Given data:
##########
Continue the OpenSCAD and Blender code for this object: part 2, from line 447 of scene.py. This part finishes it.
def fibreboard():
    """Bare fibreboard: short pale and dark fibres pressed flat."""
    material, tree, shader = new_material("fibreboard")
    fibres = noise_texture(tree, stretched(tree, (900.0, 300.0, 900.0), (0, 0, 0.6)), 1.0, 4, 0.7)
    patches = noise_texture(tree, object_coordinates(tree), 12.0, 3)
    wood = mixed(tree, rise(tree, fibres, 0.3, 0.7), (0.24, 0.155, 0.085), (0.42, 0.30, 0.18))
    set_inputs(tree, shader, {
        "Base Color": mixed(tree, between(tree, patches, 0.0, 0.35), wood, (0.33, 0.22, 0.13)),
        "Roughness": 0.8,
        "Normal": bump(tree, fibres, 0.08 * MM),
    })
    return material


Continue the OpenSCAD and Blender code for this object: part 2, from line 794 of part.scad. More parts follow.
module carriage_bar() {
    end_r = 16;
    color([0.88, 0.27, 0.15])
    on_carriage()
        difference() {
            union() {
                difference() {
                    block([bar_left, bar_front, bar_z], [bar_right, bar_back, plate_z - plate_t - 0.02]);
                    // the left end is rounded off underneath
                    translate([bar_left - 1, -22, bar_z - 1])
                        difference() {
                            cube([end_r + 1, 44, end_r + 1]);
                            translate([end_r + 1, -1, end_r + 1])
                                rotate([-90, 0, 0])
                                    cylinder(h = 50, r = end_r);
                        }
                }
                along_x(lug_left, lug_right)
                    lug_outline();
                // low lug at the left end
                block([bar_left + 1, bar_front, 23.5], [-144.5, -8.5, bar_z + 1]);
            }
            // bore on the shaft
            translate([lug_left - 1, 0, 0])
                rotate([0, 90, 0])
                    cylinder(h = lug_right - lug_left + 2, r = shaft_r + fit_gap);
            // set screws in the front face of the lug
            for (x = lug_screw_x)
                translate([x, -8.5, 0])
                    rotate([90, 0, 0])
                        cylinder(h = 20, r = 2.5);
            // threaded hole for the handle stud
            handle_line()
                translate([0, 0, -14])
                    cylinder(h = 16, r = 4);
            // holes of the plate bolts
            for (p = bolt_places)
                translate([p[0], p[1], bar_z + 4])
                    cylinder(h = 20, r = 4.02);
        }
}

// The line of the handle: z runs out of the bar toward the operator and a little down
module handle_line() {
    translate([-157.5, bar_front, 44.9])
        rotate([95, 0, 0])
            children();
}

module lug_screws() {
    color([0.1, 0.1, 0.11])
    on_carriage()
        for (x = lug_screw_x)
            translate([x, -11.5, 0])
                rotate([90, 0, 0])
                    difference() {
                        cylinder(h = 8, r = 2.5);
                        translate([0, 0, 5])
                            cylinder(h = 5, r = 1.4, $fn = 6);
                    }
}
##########
Task:
Write out every record shown above, word for word.

Result for this task:
Continue the OpenSCAD and Blender code for this object: part 2, from line 447 of scene.py. This part finishes it.
def fibreboard():
    """Bare fibreboard: short pale and dark fibres pressed flat."""
    material, tree, shader = new_material("fibreboard")
    fibres = noise_texture(tree, stretched(tree, (900.0, 300.0, 900.0), (0, 0, 0.6)), 1.0, 4, 0.7)
    patches = noise_texture(tree, object_coordinates(tree), 12.0, 3)
    wood = mixed(tree, rise(tree, fibres, 0.3, 0.7), (0.24, 0.155, 0.085), (0.42, 0.30, 0.18))
    set_inputs(tree, shader, {
        "Base Color": mixed(tree, between(tree, patches, 0.0, 0.35), wood, (0.33, 0.22, 0.13)),
        "Roughness": 0.8,
        "Normal": bump(tree, fibres, 0.08 * MM),
    })
    return material


Continue the OpenSCAD and Blender code for this object: part 2, from line 794 of part.scad. More parts follow.
module carriage_bar() {
    end_r = 16;
    color([0.88, 0.27, 0.15])
    on_carriage()
        difference() {
            union() {
                difference() {
                    block([bar_left, bar_front, bar_z], [bar_right, bar_back, plate_z - plate_t - 0.02]);
                    // the left end is rounded off underneath
                    translate([bar_left - 1, -22, bar_z - 1])
                        difference() {
                            cube([end_r + 1, 44, end_r + 1]);
                            translate([end_r + 1, -1, end_r + 1])
                                rotate([-90, 0, 0])
                                    cylinder(h = 50, r = end_r);
                        }
                }
                along_x(lug_left, lug_right)
                    lug_outline();
                // low lug at the left end
                block([bar_left + 1, bar_front, 23.5], [-144.5, -8.5, bar_z + 1]);
            }
            // bore on the shaft
            translate([lug_left - 1, 0, 0])
                rotate([0, 90, 0])
                    cylinder(h = lug_right - lug_left + 2, r = shaft_r + fit_gap);
            // set screws in the front face of the lug
            for (x = lug_screw_x)
                translate([x, -8.5, 0])
                    rotate([90, 0, 0])
                        cylinder(h = 20, r = 2.5);
            // threaded hole for the handle stud
            handle_line()
                translate([0, 0, -14])
                    cylinder(h = 16, r = 4);
            // holes of the plate bolts
            for (p = bolt_places)
                translate([p[0], p[1], bar_z + 4])
                    cylinder(h = 20, r = 4.02);
        }
}

// The line of the handle: z runs out of the bar toward the operator and a little down
module handle_line() {
    translate([-157.5, bar_front, 44.9])
        rotate([95, 0, 0])
            children();
}

module lug_screws() {
    color([0.1, 0.1, 0.11])
    on_carriage()
        for (x = lug_screw_x)
            translate([x, -11.5, 0])
                rotate([90, 0, 0])
                    difference() {
                        cylinder(h = 8, r = 2.5);
                        translate([0, 0, 5])
                            cylinder(h = 5, r = 1.4, $fn = 6);
                    }
}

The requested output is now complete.